WASHINGTON- The FBI is checking its computer database containing the fingerprints of roughly 45 million people to make sure it’s working properly, following the bureau’s admission that it missed a fingerprint match for a man who authorities say later killed four women.

The FBI says its Integrated Automated Fingerprint Identification System did not experience a systemic breakdown when it failed to match the prints of a man arrested on a trespassing charge in Georgia in 2004 with those already on file belonging to someone wanted since 2000 for sexual assault in Oklahoma.

Jeremy Brian Jones has been charged with three murders committed after his release and police say he confessed to a fourth.

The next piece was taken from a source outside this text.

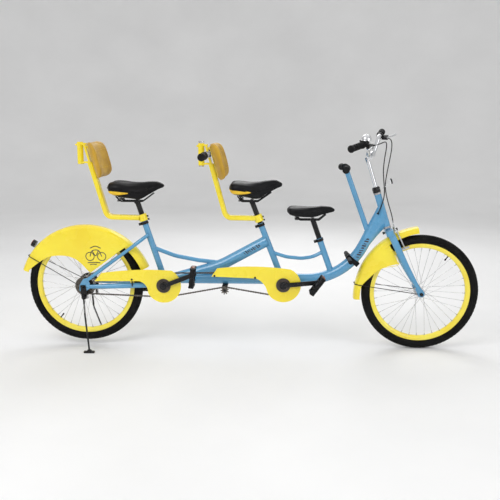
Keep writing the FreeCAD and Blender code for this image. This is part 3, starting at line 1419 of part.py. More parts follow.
# ---- rear brake, cables and stand ---------------------------------------------------------------
def band_brake():
    """The pressed cover of the rear band brake, the band inside it and the cable stop."""
    outer = BRAKE_COVER_RADIUS
    cover = turned_section([(CONE_RADIUS, 54.6), (outer, 54.6), (outer, 42), (outer - 1.6, 42),
                            (outer - 1.6, 53.0), (CONE_RADIUS, 53.0)], REAR_AXLE)
    lug = cross_bar(BRAKE_ARM_PIVOT, 50.6, 54.6, 9.0).cut(cross_bar(REAR_AXLE, 40, 60, outer - 1.6))
    cover = cover.fuse(lug).cut(cross_bar(BRAKE_ARM_PIVOT, 40, 60, 3.05))
    lining = cross_ring(REAR_AXLE, 42.5, 50, DRUM_RADIUS + 4, DRUM_RADIUS + 0.6)
    lining = lining.cut(Part.makeBox(30, 20, 12, V(-60, 40, REAR_AXLE.z - 6)))
    stop = Part.makeBox(12, 10, 44, V(34, 44, REAR_AXLE.z - 66)).cut(cross_bar(REAR_AXLE, 40, 64, outer))
    return group([cover, lining, largest(stop)])


def band_brake_arm():
    """The arm that tightens the rear brake band."""
    axle_z = REAR_AXLE.z
    outline = [(-33, axle_z - 40), (-21, axle_z - 40), (-8, axle_z - 92), (-18, axle_z - 96)]
    arm = plate(outline, 57.0, 60.0)
    return group([arm.fuse(cross_bar(BRAKE_ARM_PIVOT, 50.5, 63.0, 3.0))])


def front_cable_points():
    """The route of the front brake's cable."""
    left = rotated_point(cable_exit(1))
    return [left, V(1583, 43, 1096), V(1590, 20, 1078), V(1588, 7, 1042), V(1579, 3, 990), V(1568, 2, 928),
            V(1560, 4, 865), V(1569, 12, 810), V(1588, 20, 750), V(1606, 26, 700), V(1612, 26, 664)]


def rear_cable_points():
    """The route of the rear brake's cable from its lever to the port in the backbone."""
    right = rotated_point(cable_exit(-1))
    return [right, V(1508, -133, 1074), V(1532, -110, 1084), V(1548, -80, 1080), V(1552, -56, 1052),
            V(1547, -40, 1003), V(1543, -31, 940), V(1550, -28, 872), V(1556, -24, 822), V(1548, -21, 768),
            V(1523, -27, 716)]


def rotated_point(point):
    """A point on the straight-ahead bar, turned with the stem."""
    turn = FreeCAD.Rotation(HEAD_AXIS, BAR_TURN)
    return HEAD_LOW + turn.multVec(point - HEAD_LOW)


def front_brake_cable():
    """The front brake's cable housing."""
    cable = cord(front_cable_points(), 2.5)
    return group([largest(without(cable, *bar_fittings().Solids))])


def rear_brake_cable():
    """The rear brake's cable housing, from the lever into the backbone."""
    cable = cord(rear_cable_points(), 2.5)
    return group([largest(without(cable, main_tube_solid(MAIN_TUBE_RADIUS), *bar_fittings().Solids))])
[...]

“It doesn’t make every match. It never has and it never will,” said FBI spokesman Joe Parris. “Obviously, the fact that the system didn’t pick up this match had tragic consequences. We don’t deny that.”

Still, the incident is under review and the FBI is checking the system with a focus on fugitives, he said.

“Once people are entered into the system as fugitives, we’re taking the prints and running them back through the system to ensure that the system will make the match,” Parris said.

FBI officials have called the system, in use since 1999, a big improvement over manual identification, which took 15 days or more and was less accurate. The current system usually produces results in two hours.

Even when functioning well, the fingerprint system is 95 percent to 98 percent accurate as it pores over 50,000 prints a day, Parris said. The system contains 450 million individual prints, which equates to roughly 45 million people.

That accuracy rate would translate into many mistakes each day, given the high volume of fingerprint searches, said Simon Cole, a criminology professor at University of California at Irvine who specializes in fingerprints.

“They’re right that there’s no reason to expect it would be 100 percent accurate. There are probably a lot of false negatives out there. But the public and officials aren’t going to find out unless somebody goes out and kills someone,” Cole said.

The Jones case is the second major fingerprint embarrassment for the FBI in as many years. Last year, three senior FBI fingerprint experts mistakenly declared that a print found on a shopping bag near the scene of train bombings in Madrid belonged to Portland lawyer Brandon Mayfield. The FBI later apologized to Mayfield, who is suing the government.

Though separated by just a few months, the two incidents are unrelated, Parris said. “This is not a botched fingerprint situation, as some have called it,” he said.

The biggest difference in the two cases is that after the computer spit out potential matches in the Mayfield case, human beings erred when they made a positive identification. In the Jones case, the computer never made the initial connection.

Cole said FBI computer technicians could adjust the computer to churn out more potential matches in more cases. “But that will cost law enforcement time and give you more false positives,” he said.

If the bigger worry is avoiding a repeat of the Mayfield case, the computer could be set to be more discriminating, Cole said. “But then you’re going to miss more people,” he said.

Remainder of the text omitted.